Watchman Nee, the famous Chinese Christian author and church leader of the early twentieth century, expanded on this teaching and spoke of the “old man” and the “new man.” Thomas Merton, Trappist monk, spiritual writer, poet and social activist, wrote of this ideology as the “false self” and “true self.” Mystics throughout the ages have spoken and written prolifically on this state of our human condition.
The Christian life involves an ever more liberating process of sanctification by which the false self/old self/old creation is dismantled and the true self/new self/new creation comes into more being.
The false self is not easy to realize. It’s so much a part of who we are that we don’t notice it. Only by choosing to awaken will we begin to see this part of our self. The false self is the part of us that masquerades as the real self. It can be recognized by the masks we wear.
Take a moment to consider what masks you wear. Henri Nouwen helps us understand that generally our masks take the shape of identities and behaviors that feed our ego in one of three ways: 1) What I do (power) 2) What I have (possessions) and 3) What others say about me (prestige).

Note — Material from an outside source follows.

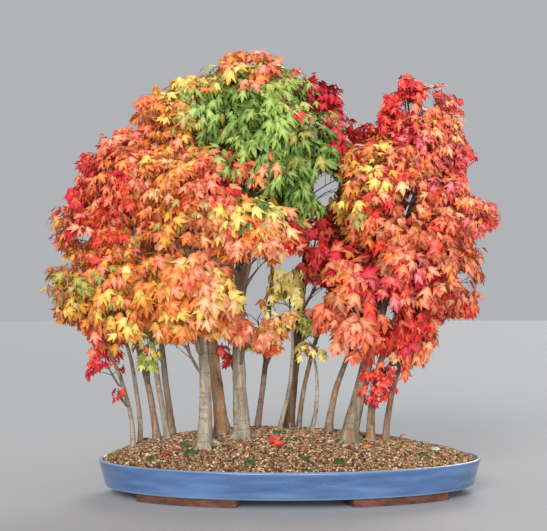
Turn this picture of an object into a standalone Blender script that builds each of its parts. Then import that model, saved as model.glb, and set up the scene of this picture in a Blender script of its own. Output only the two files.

My false self often masquerades as the compliant, good girl who puts everyone else’s needs before her own. The classic people-pleaser. (prestige)
Your false self might masquerade as the one who accomplishes great feats or endeavors, or is just simply over-identified with the work you do in the world. (power)
Or perhaps your false self shows up as the one who has all the latest material possessions like fashion, electronic gadgets, etc. (possessions)
The false self over-identifies with power, possessions and prestige.
Can you name the masks you wear? What do they look like? You may want to journal about your masks or draw or paint them. Without judgment, notice them, be gentle with these parts of yourself and see if you can understand why you choose these masks rather than your real and truest self.